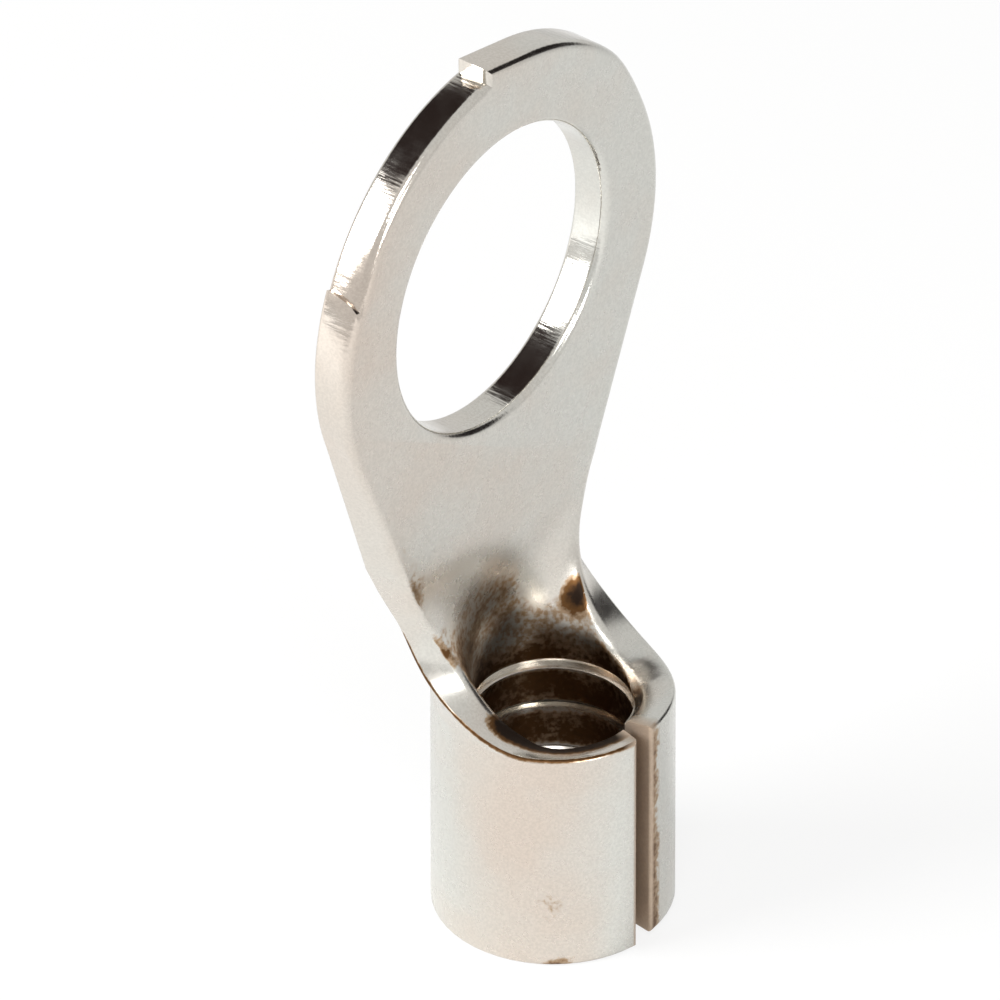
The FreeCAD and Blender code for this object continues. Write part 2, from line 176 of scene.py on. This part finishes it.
def thickenBlank(mesh):
    # Fills the outline, gives it thickness and rounds every cut edge in small steps.
    wall = blank["thickness"] - blank["frontRound"] - blank["backRound"]
    outline = mesh.edges[:]
    bmesh.ops.triangle_fill(mesh, use_beauty=True, use_dissolve=False, edges=outline, normal=(0, -1, 0))
    bmesh.ops.dissolve_limit(mesh, angle_limit=0.01, verts=mesh.verts[:], edges=mesh.edges[:])
    grown = bmesh.ops.extrude_face_region(mesh, geom=mesh.faces[:])["geom"]
    raised = [item for item in grown if isinstance(item, bmesh.types.BMVert)]
    bmesh.ops.translate(mesh, verts=raised, vec=(0, wall, 0))
    bmesh.ops.translate(mesh, verts=mesh.verts[:], vec=(0, blank["frontRound"] - blank["thickness"] / 2, 0))
    bmesh.ops.recalc_face_normals(mesh, faces=mesh.faces[:])
    for side, size in ((-1, blank["frontRound"]), (1, blank["backRound"])):
        cap = [face for face in mesh.faces if face.normal.y * side > 0.9]
        for index in range(blank["roundSteps"]):
            low = math.pi / 2 * index / blank["roundSteps"]
            high = math.pi / 2 * (index + 1) / blank["roundSteps"]
            bmesh.ops.inset_region(mesh, faces=cap, use_boundary=True, use_even_offset=True,
                                   thickness=size * (math.cos(low) - math.cos(high)),
                                   depth=size * (math.sin(high) - math.sin(low)))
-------
● **Work instructions**
Every line of the data above should be copied exactly.

● **Result for this task**
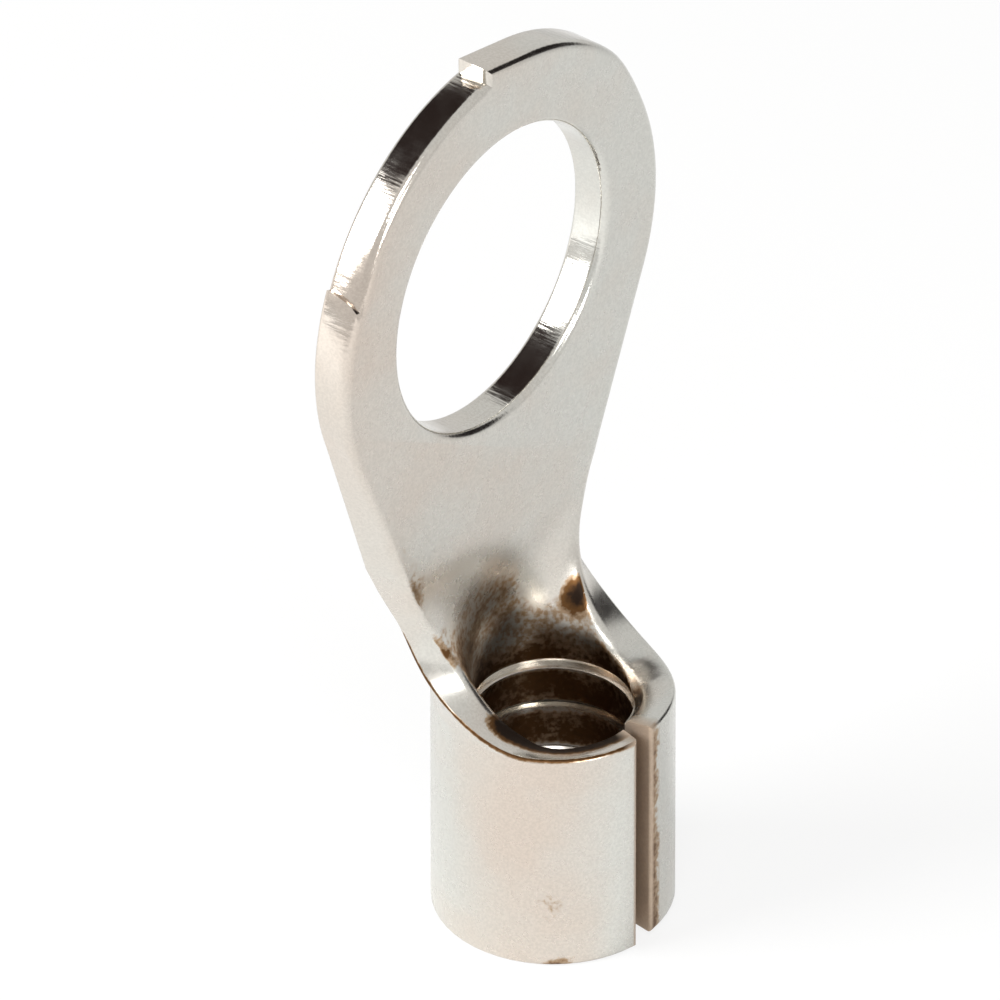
The FreeCAD and Blender code for this object continues. Write part 2, from line 176 of scene.py on. This part finishes it.
def thickenBlank(mesh):
    # Fills the outline, gives it thickness and rounds every cut edge in small steps.
    wall = blank["thickness"] - blank["frontRound"] - blank["backRound"]
    outline = mesh.edges[:]
    bmesh.ops.triangle_fill(mesh, use_beauty=True, use_dissolve=False, edges=outline, normal=(0, -1, 0))
    bmesh.ops.dissolve_limit(mesh, angle_limit=0.01, verts=mesh.verts[:], edges=mesh.edges[:])
    grown = bmesh.ops.extrude_face_region(mesh, geom=mesh.faces[:])["geom"]
    raised = [item for item in grown if isinstance(item, bmesh.types.BMVert)]
    bmesh.ops.translate(mesh, verts=raised, vec=(0, wall, 0))
    bmesh.ops.translate(mesh, verts=mesh.verts[:], vec=(0, blank["frontRound"] - blank["thickness"] / 2, 0))
    bmesh.ops.recalc_face_normals(mesh, faces=mesh.faces[:])
    for side, size in ((-1, blank["frontRound"]), (1, blank["backRound"])):
        cap = [face for face in mesh.faces if face.normal.y * side > 0.9]
        for index in range(blank["roundSteps"]):
            low = math.pi / 2 * index / blank["roundSteps"]
            high = math.pi / 2 * (index + 1) / blank["roundSteps"]
            bmesh.ops.inset_region(mesh, faces=cap, use_boundary=True, use_even_offset=True,
                                   thickness=size * (math.cos(low) - math.cos(high)),
                                   depth=size * (math.sin(high) - math.sin(low)))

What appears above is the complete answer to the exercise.